As we followed the dual carriageway towards the M62, we passed by a farmhouse flying a huge Union flag beside the track. Was that new? Did we wave flags so readily when I was younger? I couldn’t remember.
On that day, the North Sea seemed impossibly wide and impossibly deep. Fog in channel, Europe cut off. But time mellows feelings, and we are reminded that the things that connect us, the ties that bind, are stronger than treaties, a referendum or the noise of social media.
***
In Hirtshals we sit at a cafe by the harbour. Beyond the wall, in the modern port, our ferry is docked waiting to carry us north. Port towns like this, bypassed by the majority of trade, the advent of roll-on, roll-off ferries lessening anyone’s need to stop and linger, feel quite similar, whether Holyhead or Hirtshals.
But still, despite the empty shop fronts and general feeling of neglect, there is something about harbour towns and port cities, anywhere indeed that looks as much to the wide open sea as over its shoulder to the hinterland, that understands that the coast need not be a boundary but a point of connection. Especially from anyone who looks out from one line in the world to the next, to where the sea meets the sky, and imagines what is beyond the horizon.
To look out to sea is to be both in the here and now but also to imagine and to remember.
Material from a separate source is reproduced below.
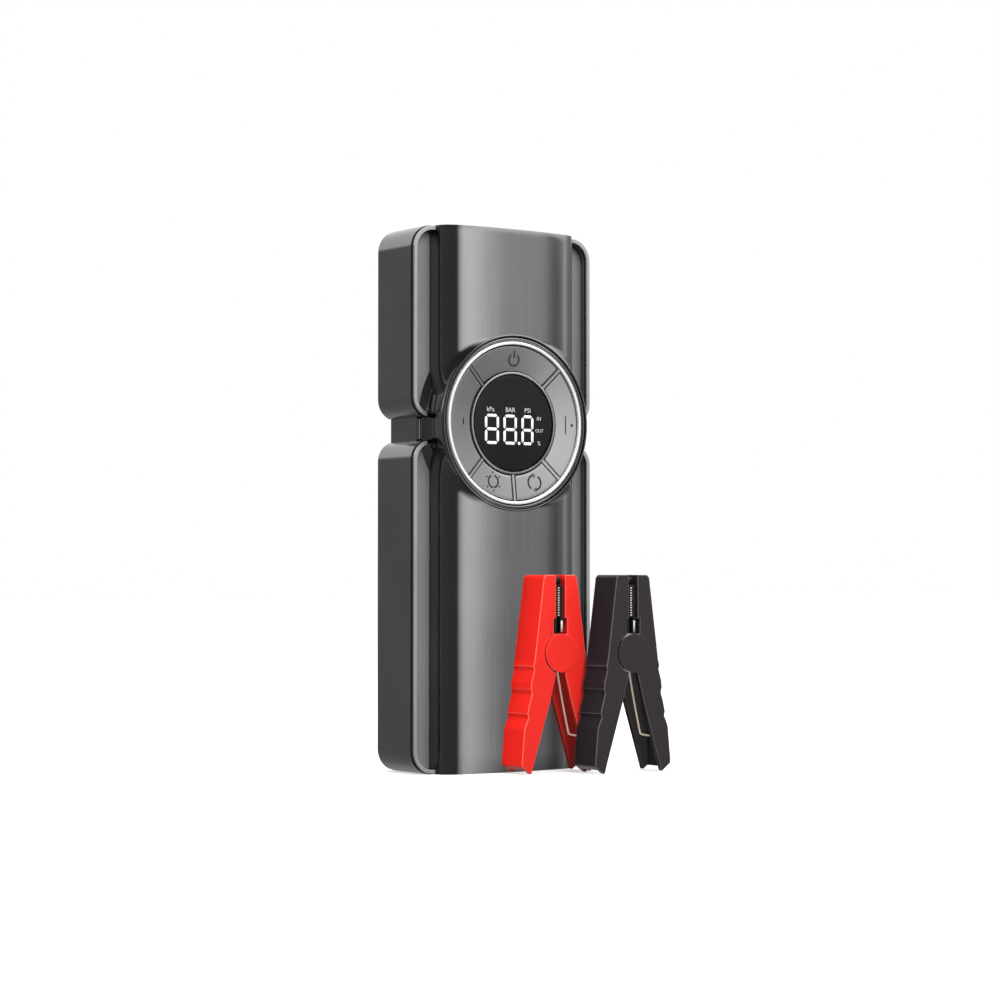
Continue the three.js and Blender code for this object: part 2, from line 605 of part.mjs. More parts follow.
function leverOutline() {
  const innerTop = PIVOT_Z - EAR_RADIUS - 0.2;
  const tangent = Math.tan(THREE.MathUtils.degToRad(V_HALF_ANGLE));
  const crotch = [(PIVOT_Z - innerTop) * tangent, innerTop];
  return polygon([crotch, ...HANDLE_INSIDE, ...HANDLE_OUTSIDE, ...JAW_TIP, ...JAW_STEP, [0.3, innerTop + 1]]);
}

function handleChannel() {
  const half = CLAMP_HALF_THICKNESS - 2;
  const outline = polygon([[-3, 41], [6.8, 41], [10.4, 37], [12, 31], [13.4, 22.5], [15.3, 16.5], [16.4, 7],
    [15.9, -1], [-3, -1]]);
  return alongY(outline, [-half, half]);
}

// EARS is where the levers' round ears lie across the clamp: the fixed lever's inside the moving one's.
const EARS = { fixed: [2.5, 4.5], moving: [4.8, 7.6] };

const earPair = (radius, [near, far]) => [
  rodY(radius, [near, far], 0, PIVOT_Z, 20),
  rodY(radius, [-far, -near], 0, PIVOT_Z, 20),
];

function lever(isMoving) {
  const half = CLAMP_HALF_THICKNESS;
  const plain = cut(alongY(leverOutline(), [-half, half]), handleChannel());
  const body = isMoving ? plain : mirrored(plain);
  const room = EAR_RADIUS + GAP;
  const rooms = isMoving
    ? [rodY(room, [-EARS.moving[0], EARS.moving[0]], 0, PIVOT_Z, 20)]
    : [...earPair(room, [EARS.fixed[1], 9]), rodY(room, [-EARS.fixed[0], EARS.fixed[0]], 0, PIVOT_Z, 20)];
  const ears = earPair(EAR_RADIUS, isMoving ? EARS.moving : EARS.fixed);
  const pinReach = CLAMP_HALF_THICKNESS + 0.1;
  const pinHole = rodY(PIN_RADIUS + GAP, [-pinReach, pinReach], 0, PIVOT_Z, 16);
  return cut(join(cut(body, ...rooms), ...ears), pinHole);
}

function jawPlate(side) {
  const teeth = 8;
  const low = 59.8;
  const pitch = (72 - low) / teeth;
  const points = [[1, 53.8], [1.9, 53.8], [1.9, 72], [0.9, 72]];
  for (let i = teeth; i > 0; i -= 1) {
    points.push([0.2, low + (i - 0.5) * pitch], [0.9, low + (i - 1) * pitch]);
  }
  const plate = cut(alongY(polygon(points), [-5.4, 5.4]));
  return side > 0 ? plate : mirrored(plate);
}

// A double torsion spring's wire: one leg down each handle, and a coil round the pivot pin between them.
function clampSpring() {
  const turns = 2.5;
  const coilRadius = 3.4;
  const halfWidth = 1.7;
  const points = [new THREE.Vector3(-14, -halfWidth, 13.6), new THREE.Vector3(-10.4, -halfWidth, 14.2),
    new THREE.Vector3(-4.9, -halfWidth, 37)];
  const steps = 30;
  for (let i = 0; i <= steps; i += 1) {
    const share = i / steps;
    const angle = Math.PI + share * turns * 2 * Math.PI;
    const y = -halfWidth + share * 2 * halfWidth;
    points.push(new THREE.Vector3(coilRadius * Math.cos(angle), y, PIVOT_Z - coilRadius * Math.sin(angle)));
  }
  points.push(new THREE.Vector3(4.9, halfWidth, 37), new THREE.Vector3(10.4, halfWidth, 14.2),
    new THREE.Vector3(14, halfWidth, 13.6));
  const section = polygon([0, 1, 2, 3, 4].map((i) => polar(WIRE_RADIUS, i * 72)));
  const route = new THREE.CatmullRomCurve3(points, false, 'catmullrom', 0.3);
  return new THREE.ExtrudeGeometry(section, { steps: 44, extrudePath: route });
}

function addClamp({ name, x, frontY, colour }) {
  const clamp = new THREE.Group();
  clamp.position.set(x, frontY + CLAMP_HALF_THICKNESS, 0);
  pack.add(clamp);
  const plastic = finish(colour, 0.42, 0);
  add(`${name}_fixed_lever`, lever(false), plastic, clamp);
  add(`${name}_moving_lever`, lever(true), plastic, clamp);
  add(`${name}_fixed_jaw_plate`, jawPlate(-1), STEEL, clamp);
  add(`${name}_moving_jaw_plate`, jawPlate(1), STEEL, clamp);
  add(`${name}_pivot_pin`, rodY(PIN_RADIUS, [-6.6, 6.6], 0, PIVOT_Z, 16), STEEL, clamp);
  add(`${name}_spring`, clampSpring(), STEEL, clamp);
}

// ---------- Assembly ----------
function addShells() {
  add('core_frame', coreFrame(), SHELL);
  add('front_fascia', frontFascia(), PANEL);
  add('rear_cover', rearCover(), SHELL);
  const upper = [WAIST_Z + WAIST_HALF_HEIGHT, PACK_HEIGHT];
  const lower = [0, WAIST_Z - WAIST_HALF_HEIGHT];
  for (const [label, side] of [['left', -1], ['right', 1]]) {
    add(`guard_upper_${label}`, sideGuard(side, upper, WAIST_RADIUS, END_RADIUS, true), SHELL);
    const guard = sideGuard(side, lower, END_RADIUS, WAIST_RADIUS, false);
    add(`guard_lower_${label}`, side > 0 ? portedGuard(guard) : guard, SHELL);
  }
  screwPlaces().forEach(([x, z], i) => {
    add(`rear_screw_${i + 1}`, rearScrew(), STEEL).position.set(x, 0, z);
  });
}

addShells();
addDial();
addBattery();
addPorts();
addLamp();
addPump();
CLAMPS.forEach(addClamp);

export default pack;
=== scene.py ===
"""Looks of a jump starter pack with a tyre pump and its two battery clamps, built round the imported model."""

import json
import math

import bmesh
import bpy
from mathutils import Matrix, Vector


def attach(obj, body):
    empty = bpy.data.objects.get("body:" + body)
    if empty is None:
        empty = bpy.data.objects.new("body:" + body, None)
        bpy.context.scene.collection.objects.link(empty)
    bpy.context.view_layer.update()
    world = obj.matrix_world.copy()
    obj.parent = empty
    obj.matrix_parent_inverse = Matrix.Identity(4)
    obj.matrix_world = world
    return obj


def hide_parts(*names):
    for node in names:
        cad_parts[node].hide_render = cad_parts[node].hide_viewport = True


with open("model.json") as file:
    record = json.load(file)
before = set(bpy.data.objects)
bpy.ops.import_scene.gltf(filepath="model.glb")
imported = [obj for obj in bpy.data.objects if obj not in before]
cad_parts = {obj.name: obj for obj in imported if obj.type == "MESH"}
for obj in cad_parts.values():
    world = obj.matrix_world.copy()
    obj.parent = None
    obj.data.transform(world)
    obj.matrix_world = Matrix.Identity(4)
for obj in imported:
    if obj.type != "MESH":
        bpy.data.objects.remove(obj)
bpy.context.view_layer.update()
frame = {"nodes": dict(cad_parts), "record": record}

# ---------- Driving dimensions, in millimetres ----------
MM = 0.001
HEIGHT = 210.0
HALF_WIDTH = 42.3
RIM_Y = -13.4
# The side strips' floor. Like everything on the front, it is measured from the rims towards the viewer.
STRIP = -4.1
STRIP_THICKNESS = 1.6
RIM = 1.7
SHELL_Y = RIM_Y + 1.9  # the guards' shells start behind the seam under their rims
GUARD_BACK_Y = 11.7
END_RADIUS, WAIST_RADIUS = 9.0, 8.0
WAIST_LOW, WAIST_HIGH = 127.7, 136.0
CORE_SIDE = 36.7
CORE_FRONT_Y, CORE_BACK_Y = -7.0, 11.3
SPINE_BACK_Y = 21.6
PORT_WINDOW = ((-5.5, 9.9), (38, 94))  # y and z
CROWN_FOOT, CROWN_WALL = 32.1, 31.7
SHOULDER, CREST = (24.5, 6.35), 8.2
DIAL_Z = 134.8
DIAL_RADIUS = 33.45
DIAL_HOLE = DIAL_RADIUS + 0.15
FLARE_RADIUS, FLARE_TOP = 4.7, 7.95
BUTTON_IN, BUTTON_OUT = 20.35, 29.85
PIVOT_Z = 46.0
CLAMP_HALF, JAW_HALF = 6.8, 5.4
CLAMPS = {"red": (10.2, -36.6), "black": (33.6, -51.8)}  # x of the middle, and y of the front face


def front(distance):
    """The y of a plane that stands the given distance before the guards' rims."""
    return RIM_Y - distance


# ---------- Mesh helpers ----------
def link(name, data):
    obj = bpy.data.objects.new(name, data)
    bpy.context.scene.collection.objects.link(obj)
    return obj


def mesh_from(name, points, faces):
    mesh = bpy.data.meshes.new(name)
    mesh.from_pydata([[c * MM for c in p] for p in points], [], faces)
    work = bmesh.new()
    work.from_mesh(mesh)
    bmesh.ops.remove_doubles(work, verts=work.verts, dist=2e-6)
    bmesh.ops.recalc_face_normals(work, faces=work.faces)
    work.to_mesh(mesh)
    work.free()
    mesh.shade_smooth()
    return link(name, mesh)


def axis_point(axis, a, b, c):
    return {"X": (c, a, b), "Y": (a, c, b), "Z": (a, b, c)}[axis]


def prism(name, outline, axis, low, high):
    n = len(outline)
    points = [axis_point(axis, a, b, c) for c in (low, high) for a, b in outline]
    faces = [tuple(range(n)), tuple(range(n, 2 * n))]
    faces += [(i, (i + 1) % n, (i + 1) % n + n, i + n) for i in range(n)]
    return mesh_from(name, points, faces)


def block(name, x, y, z):
    return prism(name, [(x[0], z[0]), (x[1], z[0]), (x[1], z[1]), (x[0], z[1])], "Y", *y)


def disc(name, radius, axis, low, high, a, b, sides=64):
    angles = arc_angles(0, 2 * math.pi, sides)[:-1]
    ring = [(a + radius * math.cos(t), b + radius * math.sin(t)) for t in angles]
    return prism(name, ring, axis, low, high)


def arc_angles(start, end, steps):
    return [start + (end - start) * i / steps for i in range(steps + 1)]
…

It’s a view that cannot help but take you someplace else if you spend enough time with it. This is Denmark but it could also be Wales. These dunes are the edge of North Jutland but they could be Mecklenburg or Merseyside. The portion of chips is here in Hirtshals but they were once in Leith, beneath Conway Castle or on Everton Brow.
It’s time for the ferry. For the next journey to begin. And in the morning, we will stand on deck, and make new memories to trigger the old and to be saved for a time when they are conjured on some other shore, in some other time that we cannot possibly yet know.